Think less of yourself and more of others. Celebrate the person who gets the promotion that you were hoping to get. Work with people instead of against them. Put Jesus as the number one priority in your life and then live in such a way that proves it.


On Facebook one of the things a person can do is to “Like” someone’s post or photo. And then those “likes” show us as a little icon.


Unfortunately our society places such an emphasis on being liked that there is a temptation–a very real one–to base our self worth on how many “likes” we have on our Facebook page.


There are even sites online where you can buy “likes.” Yep. You get 1,000 likes for about $10. Get your credit cards ready.


Here’s a question for you: Do you give more “likes” than you receive? Do you “like” the posts of others more than you receive “likes” on your post. In other words, do you focus on others more than on yourself?


As Christians, we should be like John the Baptist both when it comes to following Jesus and also in being like Jesus to others. “He must increase, but I must decrease.”


As followers of Jesus, we should be like Jesus. Jesus put our needs before his own. He willingly went to the cross and endured its pain and humiliation so that all of humanity, each one of us, can be reconciled to God. He did what we cannot do on our own.

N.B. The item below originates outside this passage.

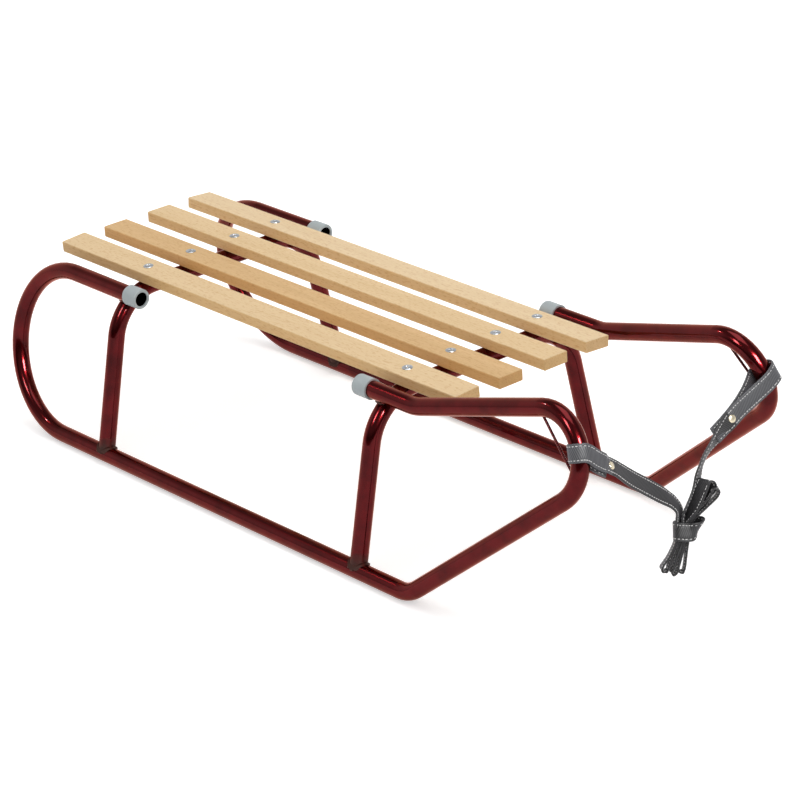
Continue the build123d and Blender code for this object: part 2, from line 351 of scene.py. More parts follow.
# %% Points of the loops, in each loop's own directions
RUNNER_LEAN = math.radians(12)
LOOP_TURN = math.radians(19.5)         # how far round the nose bend a loop sits
LOOP_MIDDLE = {"right": Vector((475.6, -135.4, 229.1)), "left": Vector((475.6, 135.4, 229.1))}
SIDE = {"right": -1, "left": 1}


def loop_axes(name):
    """Forward off the tube, inward to the seat's middle, and along the tube upwards."""
    side = SIDE[name]
    lean_up = Vector((0, -side * math.sin(RUNNER_LEAN), math.cos(RUNNER_LEAN)))
    forward = Vector((math.cos(LOOP_TURN), 0, 0)) + lean_up * math.sin(LOOP_TURN)
    along_tube = Vector((-math.sin(LOOP_TURN), 0, 0)) + lean_up * math.cos(LOOP_TURN)
    inward = Vector((0, -side * math.cos(RUNNER_LEAN), -math.sin(RUNNER_LEAN)))
    return forward, inward, along_tube


def in_loop(name, f, i, t):
    forward, inward, along_tube = loop_axes(name)
    return LOOP_MIDDLE[name] + forward * f + inward * i + along_tube * t


def lying(name, inward, along):
    """A direction of the band's width on a loop, by its inward and its along-the-tube share."""
    _, inwards, along_tube = loop_axes(name)
    return (inwards * inward + along_tube * along).normalized()


# Each loop starts at its rivet, where it carries on from the hanging strap without a seam
loop_points = {
    "right": [(9.4, 24, -13), (10.5, 12, -7.5), (11.65, 3, -2), (11.65, -4.2, 0.5),
              (6.2, -10.7, 0.5), (-2.2, -12.2, 0.5), (-9.5, -8, 0.5), (-12.4, 0, 0.5),
              (-10.2, 7.1, 0), (-4, 14, -5), (1, 20, -12), (4, 26, -17.5), (4.5, 31, -19.5)],
    "left": [(9.2, 54, -13.2), (10.5, 39, -11), (12.5, 23, -8.3), (14, 8, -6), (14.5, -4, -2.5),
             (9.5, -11.5, -0.5), (0, -13.5, 0.5), (-8.5, -9, 1), (-11.5, 0, 1), (-9.5, 8, 0),
             (-4.5, 20, -4.5), (1.5, 37.5, -9.5), (4.5, 57, -14.8), (5.5, 79, -19.5), (6, 95, -22)],
}
CREST_TURN = {"right": 0.0, "left": 0.42}      # how much the band turns inward on a loop's crest
CREST_HALF = 12                                # millimetres of the crest to either side
LEAD_IN = 5                                    # millimetres straight on past the rivet
loop_lines = {}
for name, points in loop_points.items():
    line = hanging_right if name == "right" else list(reversed(hanging_left))
    rivet, width = line[0]
    ahead = (rivet - line[1][0]).normalized()
    if width.dot(loop_axes(name)[2]) < 0:
        width = -width
    loop_lines[name] = [(rivet, width), (rivet + ahead * LEAD_IN, width)]
    for f, i, t in points:
        crest = max(0.0, 1 - abs(i + 2) / CREST_HALF) if f > 0 else 0.0
        loop_lines[name].append((in_loop(name, f, i, t), lying(name, CREST_TURN[name] * crest, 1)))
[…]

So my challenge to you this week, and for the entire school year, is to “like” more than you want to be “liked.” Don’t focus so much on having the spotlight shine on you, but be happy for others and share the joy of it shining on them.


And remember John the Baptist’s words, “He must increase, but I must decrease.”


And if you want me to show you how to do the quarters on you elbow thing, just see me after the service.


In the name of the Father, the Son, and the Holy Spirit, Amen.